Дом муз и Музей конструктивизма
— Мой проект — это то, что подспудно жило во мне много лет. Мне хотелось отблагодарить и защитить город, в котором я живу, в котором я вырос и был счастлив. В Новосибирске началось много деструктивных процессов, например точечная застройка. Сначала я просто дрался — как, скажем, за кинотеатр «Металлист». Мне физически пришлось драться, даже в полицию забирали. Потом я понял, что меня просто не хватит, если я буду бегать за каждым объектом. И что нужно показать людям ценность зданий, которую они просто не видят. Постепенно образовался тесный круг фанатично влюбленных в город людей. Думаю, что любое явление, чтобы его сохранить, должно иметь некий свой храм и паству. Как это было у Платона — должен быть Дом муз.
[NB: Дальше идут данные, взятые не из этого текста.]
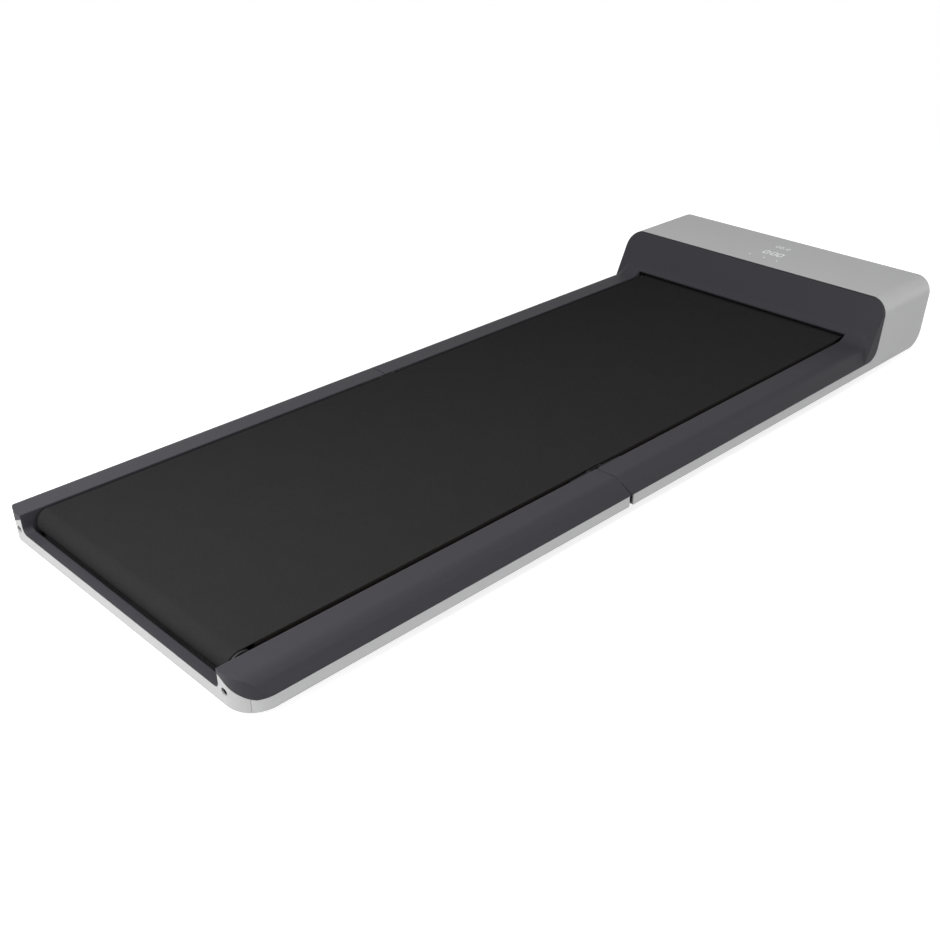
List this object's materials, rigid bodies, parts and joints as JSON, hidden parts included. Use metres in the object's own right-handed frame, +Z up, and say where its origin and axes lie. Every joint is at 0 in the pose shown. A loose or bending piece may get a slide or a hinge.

Лет десять назад на меня смотрели как на юродивого. А сейчас в Самаре, например, существует Фабрика-кухня — здание, построенное в 1932 году по проекту архитектора Екатерины Максимовой как фабрика-кухня для завода имени А.А. Масленникова. В 2023 году в нем планируется открытие филиала Третьяковской галереи после завершения реставрационных и организационных работ. И таких примеров множество по всей стране.
Кто такие конструктивисты? Это люди, которые постигли тайны бытия. Они в некотором смысле вернулись к основам классической архитектуры, которая считалась из пропорций человеческого тела. А если она считается из пропорций человеческого тела, то и человеку в этом пространстве комфортно, удобно. Сейчас зачем-то делают убогие планировки, которые совершенно не приспособлены к жизни. Опыт конструктивистов нужно изучать и преподавать тем же архитекторам — это удивительная работа с пространством, от маленькой квартиры до дома и квартала. Квартальная, а точнее, микрорайонная советская застройка — это уникальное явление. В сохранившихся кварталах до сих пор уютно просто бывать, потому что все это направлено на человека. А то, что происходит сейчас, напротив — античеловечно.